— START OF GIVEN INFORMATION —
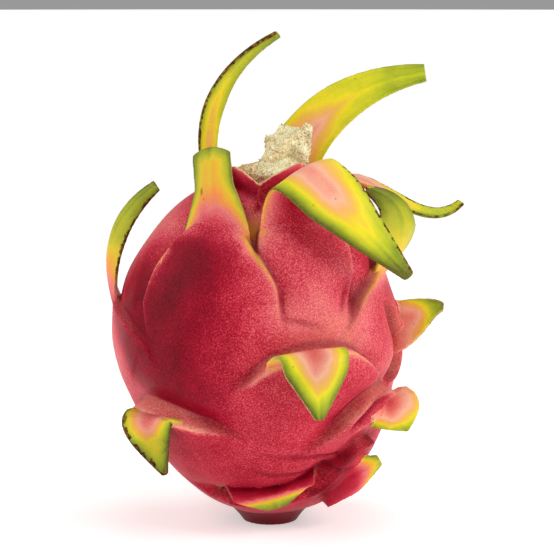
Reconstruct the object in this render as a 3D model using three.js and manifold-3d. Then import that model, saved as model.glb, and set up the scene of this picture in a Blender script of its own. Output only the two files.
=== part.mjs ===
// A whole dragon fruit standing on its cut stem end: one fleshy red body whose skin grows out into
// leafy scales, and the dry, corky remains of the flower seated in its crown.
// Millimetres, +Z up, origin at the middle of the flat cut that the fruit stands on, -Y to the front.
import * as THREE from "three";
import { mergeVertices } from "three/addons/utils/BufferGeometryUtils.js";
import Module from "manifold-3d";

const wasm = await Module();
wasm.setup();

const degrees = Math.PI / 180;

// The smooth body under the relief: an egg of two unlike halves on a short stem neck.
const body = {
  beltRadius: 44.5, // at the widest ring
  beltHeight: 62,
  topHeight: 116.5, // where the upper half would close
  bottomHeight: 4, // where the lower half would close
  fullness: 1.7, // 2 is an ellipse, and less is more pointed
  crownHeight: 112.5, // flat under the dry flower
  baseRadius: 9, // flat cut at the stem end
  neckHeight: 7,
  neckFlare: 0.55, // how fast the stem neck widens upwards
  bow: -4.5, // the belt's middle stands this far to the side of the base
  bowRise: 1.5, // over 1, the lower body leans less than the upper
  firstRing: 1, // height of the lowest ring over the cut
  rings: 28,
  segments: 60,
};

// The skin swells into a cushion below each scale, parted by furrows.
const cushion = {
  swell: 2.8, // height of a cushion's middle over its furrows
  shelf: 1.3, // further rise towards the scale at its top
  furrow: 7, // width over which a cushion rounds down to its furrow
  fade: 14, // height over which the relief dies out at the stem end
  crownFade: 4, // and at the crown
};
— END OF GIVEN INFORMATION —
- WRITTEN EXERCISE -
Make an exact copy of all the data.

- TASK OUTPUT -
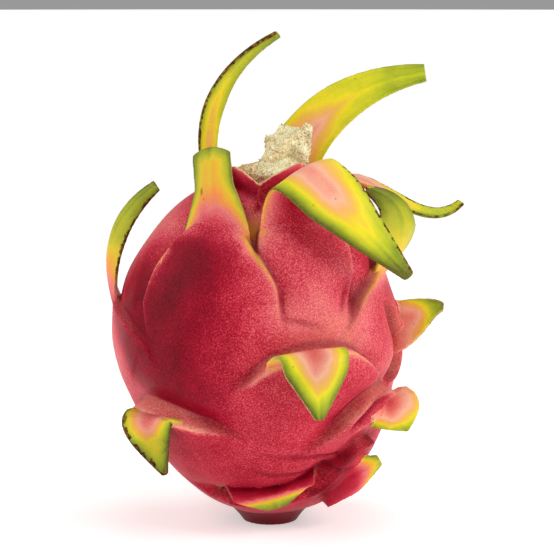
Reconstruct the object in this render as a 3D model using three.js and manifold-3d. Then import that model, saved as model.glb, and set up the scene of this picture in a Blender script of its own. Output only the two files.
=== part.mjs ===
// A whole dragon fruit standing on its cut stem end: one fleshy red body whose skin grows out into
// leafy scales, and the dry, corky remains of the flower seated in its crown.
// Millimetres, +Z up, origin at the middle of the flat cut that the fruit stands on, -Y to the front.
import * as THREE from "three";
import { mergeVertices } from "three/addons/utils/BufferGeometryUtils.js";
import Module from "manifold-3d";

const wasm = await Module();
wasm.setup();

const degrees = Math.PI / 180;

// The smooth body under the relief: an egg of two unlike halves on a short stem neck.
const body = {
  beltRadius: 44.5, // at the widest ring
  beltHeight: 62,
  topHeight: 116.5, // where the upper half would close
  bottomHeight: 4, // where the lower half would close
  fullness: 1.7, // 2 is an ellipse, and less is more pointed
  crownHeight: 112.5, // flat under the dry flower
  baseRadius: 9, // flat cut at the stem end
  neckHeight: 7,
  neckFlare: 0.55, // how fast the stem neck widens upwards
  bow: -4.5, // the belt's middle stands this far to the side of the base
  bowRise: 1.5, // over 1, the lower body leans less than the upper
  firstRing: 1, // height of the lowest ring over the cut
  rings: 28,
  segments: 60,
};

// The skin swells into a cushion below each scale, parted by furrows.
const cushion = {
  swell: 2.8, // height of a cushion's middle over its furrows
  shelf: 1.3, // further rise towards the scale at its top
  furrow: 7, // width over which a cushion rounds down to its furrow
  fade: 14, // height over which the relief dies out at the stem end
  crownFade: 4, // and at the crown
};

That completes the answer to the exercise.